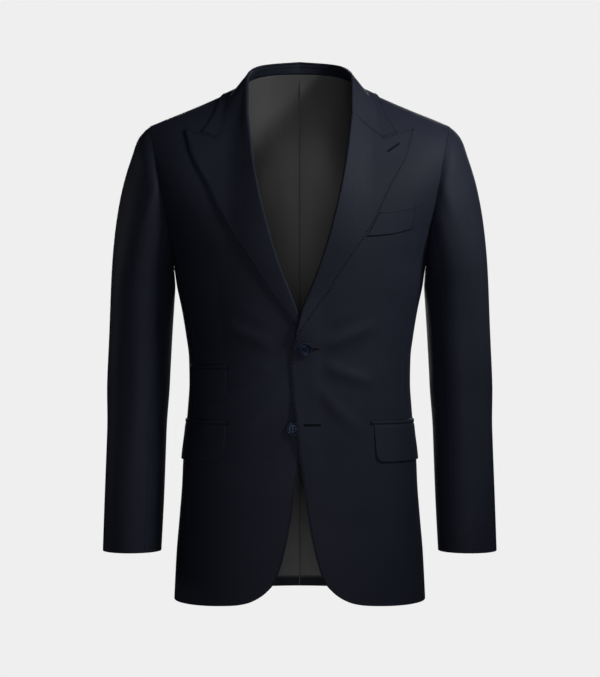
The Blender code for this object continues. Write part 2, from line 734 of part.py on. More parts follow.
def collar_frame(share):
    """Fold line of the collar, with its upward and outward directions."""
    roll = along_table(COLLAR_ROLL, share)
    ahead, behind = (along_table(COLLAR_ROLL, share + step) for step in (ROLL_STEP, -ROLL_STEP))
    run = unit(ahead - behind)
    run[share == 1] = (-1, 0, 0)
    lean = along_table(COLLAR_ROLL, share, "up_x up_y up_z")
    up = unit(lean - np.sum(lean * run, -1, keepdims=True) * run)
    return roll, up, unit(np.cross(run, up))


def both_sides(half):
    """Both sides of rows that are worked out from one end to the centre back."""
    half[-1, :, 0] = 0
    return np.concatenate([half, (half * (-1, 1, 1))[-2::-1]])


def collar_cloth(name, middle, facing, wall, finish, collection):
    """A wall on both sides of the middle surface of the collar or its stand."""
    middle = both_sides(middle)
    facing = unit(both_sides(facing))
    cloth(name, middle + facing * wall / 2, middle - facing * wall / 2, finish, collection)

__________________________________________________

Restate the listing above word for word.

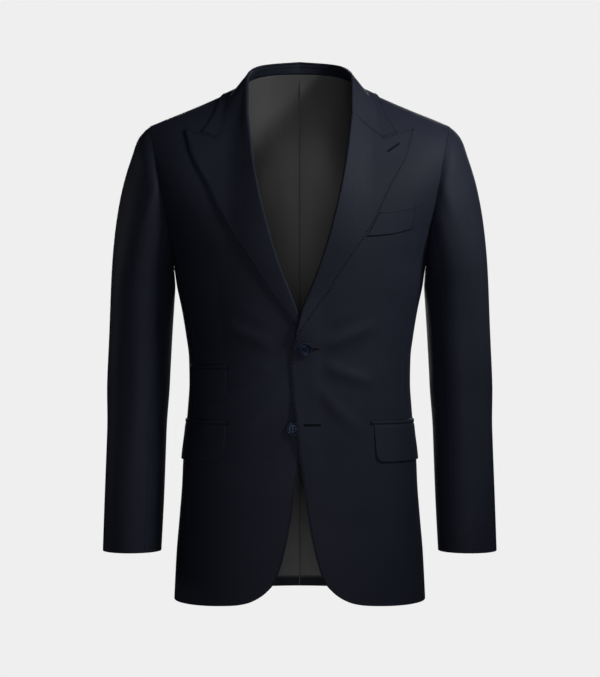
The Blender code for this object continues. Write part 2, from line 734 of part.py on. More parts follow.
def collar_frame(share):
    """Fold line of the collar, with its upward and outward directions."""
    roll = along_table(COLLAR_ROLL, share)
    ahead, behind = (along_table(COLLAR_ROLL, share + step) for step in (ROLL_STEP, -ROLL_STEP))
    run = unit(ahead - behind)
    run[share == 1] = (-1, 0, 0)
    lean = along_table(COLLAR_ROLL, share, "up_x up_y up_z")
    up = unit(lean - np.sum(lean * run, -1, keepdims=True) * run)
    return roll, up, unit(np.cross(run, up))


def both_sides(half):
    """Both sides of rows that are worked out from one end to the centre back."""
    half[-1, :, 0] = 0
    return np.concatenate([half, (half * (-1, 1, 1))[-2::-1]])


def collar_cloth(name, middle, facing, wall, finish, collection):
    """A wall on both sides of the middle surface of the collar or its stand."""
    middle = both_sides(middle)
    facing = unit(both_sides(facing))
    cloth(name, middle + facing * wall / 2, middle - facing * wall / 2, finish, collection)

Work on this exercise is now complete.